Ageing comedy king Billy Crystal makes a comeback of sorts with this broad, highly scripted and crowd- friendly generation gap comedy. Crystal, making his first live-action film since 2002's Analyze That, conceived Parental Guidance after he spent a hectic five days babysitting his grandkids.
His old-school approach to child rearing drew constant criticism. "Don't look at them this way," the actor recently recalled being told. "Feed them this. Don't feed them that. It's just different than it was 30 years ago."
To get the concept to the screen, Crystal hired his go-to writers, Lowell Ganz and Babaloo Mandel, who were behind his 1990s comedies City Slickers, Father's Day and Forget Paris, along with the 1980s hits Parenthood, Splash and Spies Like Us.
They bring a very traditional, very scripted style of comedy where each scene builds to a patented Billy Crystal punchline, as if he's still hosting the Oscars.
On top of that, Crystal brought in a younger pair of writers to add the more modern style of gross-out comedy in the mode of Adam Sandler or Judd Apatow. The result is a very odd and jarring comedy about the generation gap, which, ironically, suffers from the generation gap itself when it comes to new and old comedy styles.
Artie (Crystal) and Diane (Bette Midler) are retired grandparents, all but estranged from their grandchildren. When their daughter, Alice (Marisa Tomei), goes on a business trip with her husband, (Tom Everett Scott), they take in their three children for the week.
At first, Artie and Diane try to respect their daughter's modern parenting methods, where ice-cream is really yoghurt and competitive sports are out. "No" is now "think of the consequences" and raised voices are now "red" voices and must be replaced with calm "blue" voices. She's a type-A helicopter mum.
Supernanny eat your heart out.
But it's another language to the grandparents, who think they've done a good job raising their own child. So when the going gets tough, they revert to their own old-school approach.
That sets up the kind of generation clash we haven't seen in some time, and should also unleash a volley of awkward and funny moments as discipline and restraint fly out the window in favour of whatever works.
Instead, Crystal and Co go for the broadest, most obvious laughs possible. It often involves cloying physical comedy, from kicks to the crotch to sugar highs to food fights. There's even the requisite toilet scene and surprise vomit that seems a staple of modern comedies, thanks to Sandler and Apatow's brand of shock-and -awe gross-out comedy.
Yet those lowbrow moments jar with Crystal's sugary wholesome scenes about life lessons and family bonding. His writers even allude to the long-term damage done to kids by cottonwool parenting. While Crystal's line delivery is as stiff as his over-Botoxed face, Midler - making a comeback of her own - is a breath of fresh air as the more relaxed grandma.

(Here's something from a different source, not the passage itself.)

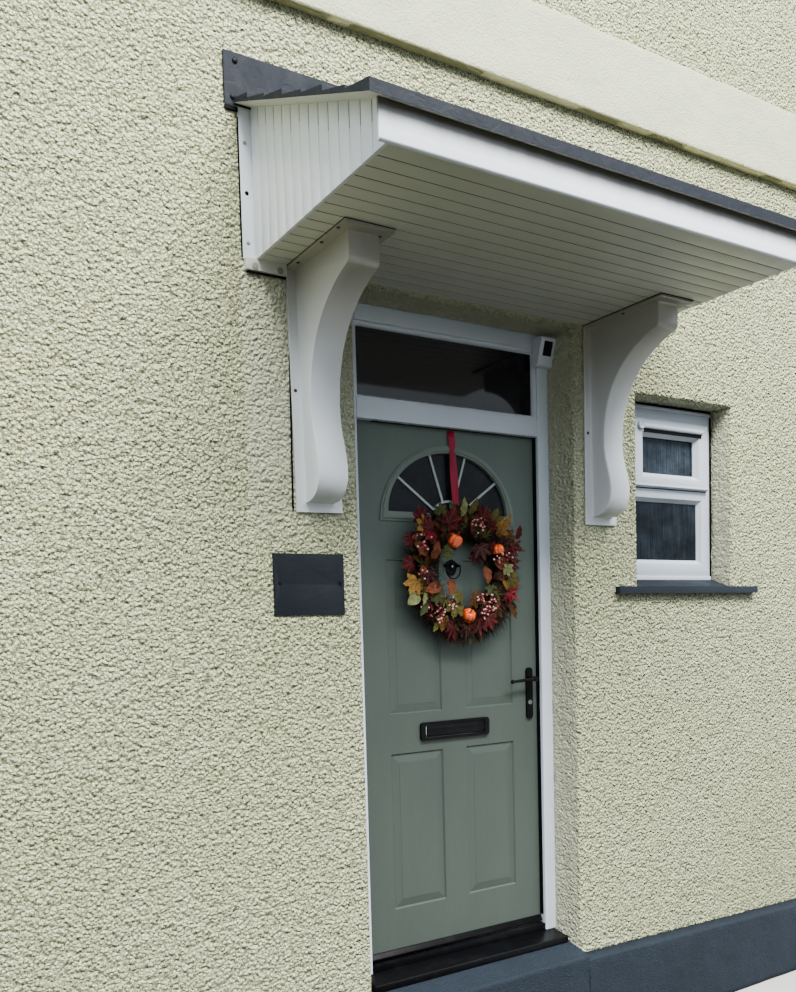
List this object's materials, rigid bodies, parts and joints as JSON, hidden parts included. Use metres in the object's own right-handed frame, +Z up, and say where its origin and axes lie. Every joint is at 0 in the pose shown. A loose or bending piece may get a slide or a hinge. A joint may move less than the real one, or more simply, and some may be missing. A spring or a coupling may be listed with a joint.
{
  "type": "entrance porch",
  "caption": "Bracketed flat-fronted canopy over a panelled entrance door with fanlight, in its roughcast wall section with plinth, step and a small side window.",
  "frame": {"origin": "on the ground under the middle of the doorway, in the plane of the wall's outer face", "axes": "+X to the right seen from outside, +Y into the house, +Z up"},
  "size_m": [3.58, 1.091, 4.36],
  "materials": {
    "masonry": "roughcast, painted cream",
    "painted_render": "painted blue-grey, eggshell",
    "dark_glass": "clear",
    "door_skin": "satin, faint grain",
    "black_trim": "satin",
    "black_metal": "semi-gloss black",
    "lock_metal": "satin",
    "lead_bars": "satin",
    "hinge_metal": "satin",
    "slate_moulding": "satin slate grey",
    "slate": "honed",
    "white_plastic": "semi-gloss white",
    "wreath": "artificial leaves",
    "ribbon": "satin"
  },
  "bodies": {
    "house": {"wall_left": "masonry", "wall_right": "masonry", "wall_over_door": "masonry", "string_course": "masonry", "plinth_left": "painted_render", "plinth_right": "painted_render", "door_step": "painted_render", "frame_jamb_left": "white_plastic", "frame_jamb_right": "white_plastic", "frame_head": "white_plastic", "frame_transom": "white_plastic", "threshold": "black_trim", "door_cill": "black_trim", "fanlight_glass": "dark_glass", "fanlight_bead": "white_plastic", "hinge_frame_side": "hinge_metal", "canopy_roof": "slate_moulding", "canopy_fascia": "white_plastic", "canopy_soffit": "white_plastic", "canopy_end_left": "white_plastic", "canopy_end_right": "white_plastic", "bracket_left": "white_plastic", "bracket_right": "white_plastic", "window_frame": "white_plastic", "window_vent": "white_plastic", "window_glass": "dark_glass", "window_joint": "black_trim", "window_sill": "slate", "slate_plate": "slate", "door_camera": "white_plastic"},
    "door": {"door_leaf": "door_skin", "arch_surround": "door_skin", "arch_glass": "dark_glass", "sunburst_bars": "lead_bars", "weather_bar": "black_trim", "letter_plate": "black_metal", "handle_plates": "black_metal", "lock_cylinder": "lock_metal", "knocker_plate": "black_metal", "hinge_leaf_side": "hinge_metal", "wreath_body": "wreath", "wreath_ribbon": "ribbon"},
    "lever": {"door_lever": "black_metal"},
    "flap": {"letter_flap": "black_metal"},
    "loop": {"knocker_loop": "black_metal"}
  },
  "joints": [
    {"name": "door_swing", "type": "hinge", "parent": "house", "child": "door", "pos_m": [-0.424, 0.219, 1.4], "axis": [0, 0, 1], "range_deg": [0, 90]},
    {"name": "lever_turn", "type": "hinge", "parent": "door", "child": "lever", "pos_m": [0.359, 0.16, 1.414], "axis": [0, -1, 0], "range_deg": [-35, 40], "stiffness_Nm_per_rad": 1.2},
    {"name": "flap_swing", "type": "hinge", "parent": "door", "child": "flap", "pos_m": [0, 0.1565, 1.267], "axis": [-1, 0, 0], "range_deg": [0, 80], "stiffness_Nm_per_rad": 0.06, "springref_deg": -17.19},
    {"name": "knocker_swing", "type": "hinge", "parent": "door", "child": "loop", "pos_m": [0, 0.148, 1.849], "axis": [-1, 0, 0], "range_deg": [0, 60]}
  ]
}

The children almost upstage them both as the kind of cloistered kids who finally break free of Mum's shackles and cut loose.
Parental Guidance is desperately trying to be a cute, family-friendly Meet the Parents-style comedy that appeals to young and old audiences. Instead, by going for the opposing demographics, it's too juvenile for mature audiences and too old-fashioned for younger audiences, and ends up appealing to neither.
For a film called Parental Guidance, it needs some of its own.